WHAT IS ASKED | Take the lines from the beginning of the data below through the line holding "GAP = 0.0003" and return exactly those.

•••••

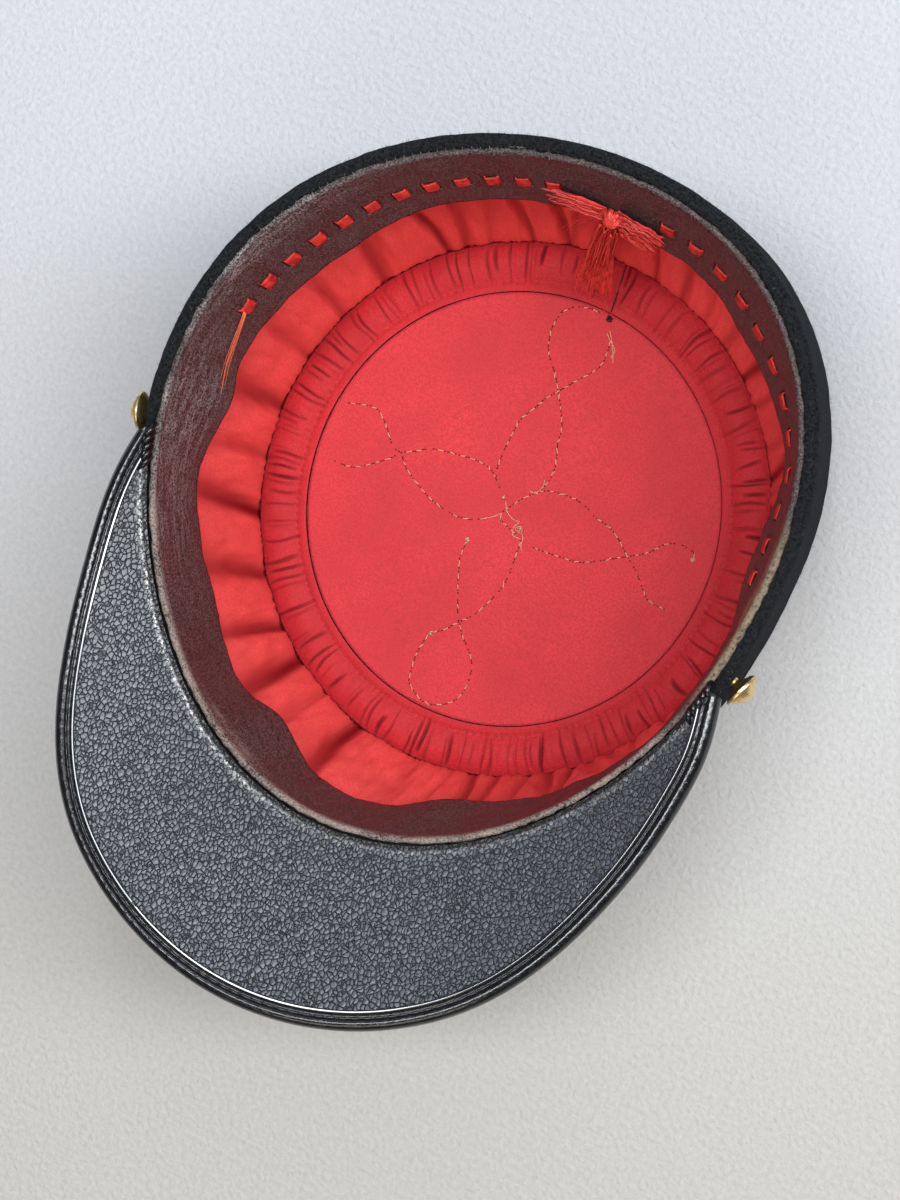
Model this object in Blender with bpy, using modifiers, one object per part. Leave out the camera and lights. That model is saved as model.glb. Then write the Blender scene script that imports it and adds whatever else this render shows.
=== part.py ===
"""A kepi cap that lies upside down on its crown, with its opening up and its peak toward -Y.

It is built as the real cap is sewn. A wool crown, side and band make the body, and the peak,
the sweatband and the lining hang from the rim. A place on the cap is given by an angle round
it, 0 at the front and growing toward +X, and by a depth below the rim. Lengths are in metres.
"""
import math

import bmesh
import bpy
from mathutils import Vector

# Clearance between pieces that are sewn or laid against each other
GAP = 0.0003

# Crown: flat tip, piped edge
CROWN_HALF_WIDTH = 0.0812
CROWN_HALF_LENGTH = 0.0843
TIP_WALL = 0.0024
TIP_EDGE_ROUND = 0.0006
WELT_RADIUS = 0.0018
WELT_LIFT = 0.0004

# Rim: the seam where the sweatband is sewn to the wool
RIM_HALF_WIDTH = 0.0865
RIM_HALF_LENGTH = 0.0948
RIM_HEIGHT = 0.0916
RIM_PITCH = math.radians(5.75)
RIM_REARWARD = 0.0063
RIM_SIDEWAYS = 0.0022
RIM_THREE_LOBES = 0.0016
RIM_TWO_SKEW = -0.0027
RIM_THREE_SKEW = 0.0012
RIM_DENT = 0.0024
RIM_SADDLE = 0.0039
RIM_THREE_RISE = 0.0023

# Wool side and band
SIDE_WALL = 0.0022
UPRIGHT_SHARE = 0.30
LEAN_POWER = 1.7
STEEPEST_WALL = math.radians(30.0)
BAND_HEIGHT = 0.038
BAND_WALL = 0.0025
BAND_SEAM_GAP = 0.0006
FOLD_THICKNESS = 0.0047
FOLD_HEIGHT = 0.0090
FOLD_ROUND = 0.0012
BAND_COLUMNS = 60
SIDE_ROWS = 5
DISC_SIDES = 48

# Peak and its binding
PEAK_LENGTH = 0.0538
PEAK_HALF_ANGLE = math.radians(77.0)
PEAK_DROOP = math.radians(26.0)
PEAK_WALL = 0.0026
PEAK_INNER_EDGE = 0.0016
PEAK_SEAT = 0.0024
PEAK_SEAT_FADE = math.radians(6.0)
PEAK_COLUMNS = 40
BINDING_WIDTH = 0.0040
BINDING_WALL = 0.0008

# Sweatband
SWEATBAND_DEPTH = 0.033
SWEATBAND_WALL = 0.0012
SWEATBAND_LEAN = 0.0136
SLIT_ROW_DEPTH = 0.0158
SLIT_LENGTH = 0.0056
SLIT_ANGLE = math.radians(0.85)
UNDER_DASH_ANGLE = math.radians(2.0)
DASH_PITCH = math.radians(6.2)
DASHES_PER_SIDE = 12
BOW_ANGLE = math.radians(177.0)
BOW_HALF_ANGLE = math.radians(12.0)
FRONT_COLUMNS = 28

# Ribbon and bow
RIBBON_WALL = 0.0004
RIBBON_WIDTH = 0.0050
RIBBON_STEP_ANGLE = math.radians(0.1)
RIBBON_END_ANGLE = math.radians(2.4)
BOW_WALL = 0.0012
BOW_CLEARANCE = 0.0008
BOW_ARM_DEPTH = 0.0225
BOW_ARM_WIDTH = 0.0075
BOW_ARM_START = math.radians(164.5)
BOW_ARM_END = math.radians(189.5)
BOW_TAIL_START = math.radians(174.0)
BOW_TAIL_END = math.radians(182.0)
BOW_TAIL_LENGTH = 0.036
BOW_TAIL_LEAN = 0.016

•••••

FULL OUTPUT |
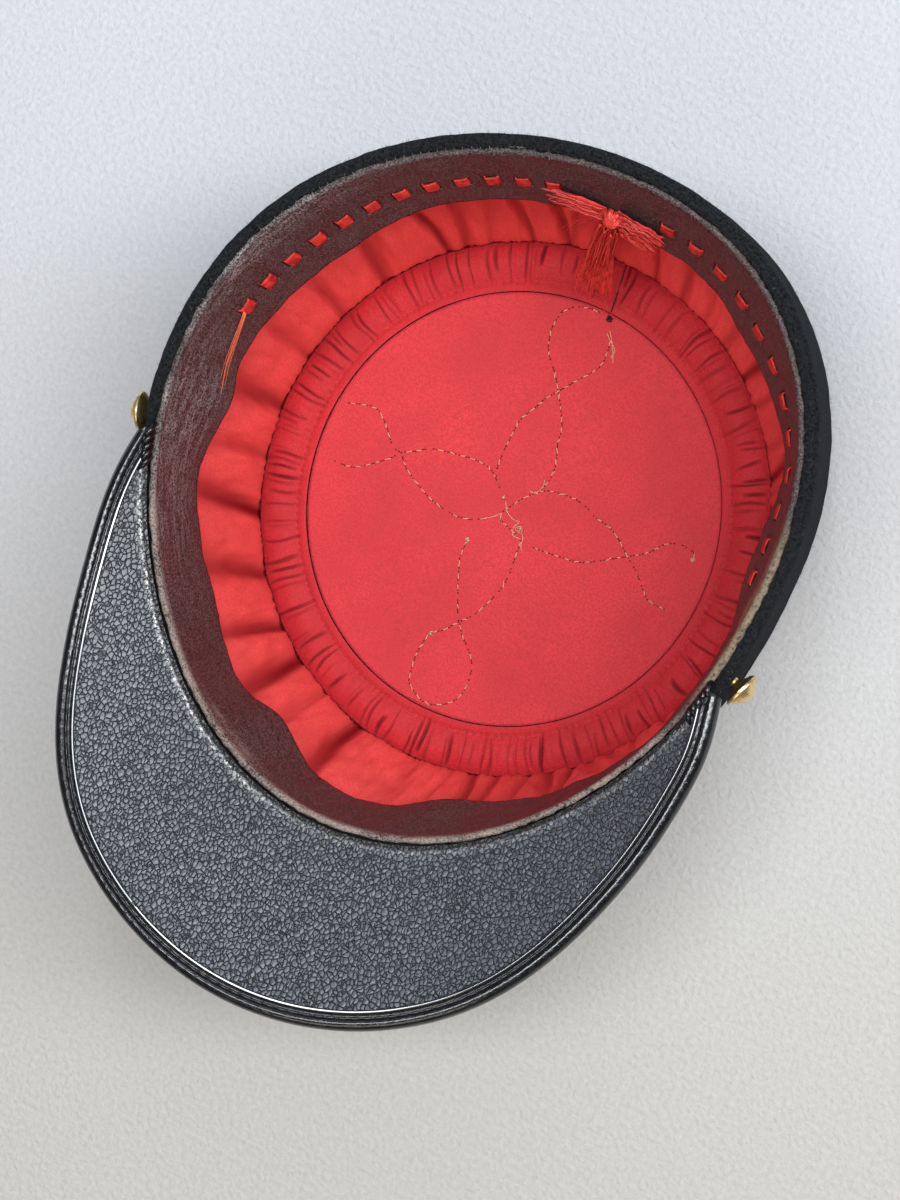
Model this object in Blender with bpy, using modifiers, one object per part. Leave out the camera and lights. That model is saved as model.glb. Then write the Blender scene script that imports it and adds whatever else this render shows.
=== part.py ===
"""A kepi cap that lies upside down on its crown, with its opening up and its peak toward -Y.

It is built as the real cap is sewn. A wool crown, side and band make the body, and the peak,
the sweatband and the lining hang from the rim. A place on the cap is given by an angle round
it, 0 at the front and growing toward +X, and by a depth below the rim. Lengths are in metres.
"""
import math

import bmesh
import bpy
from mathutils import Vector

# Clearance between pieces that are sewn or laid against each other
GAP = 0.0003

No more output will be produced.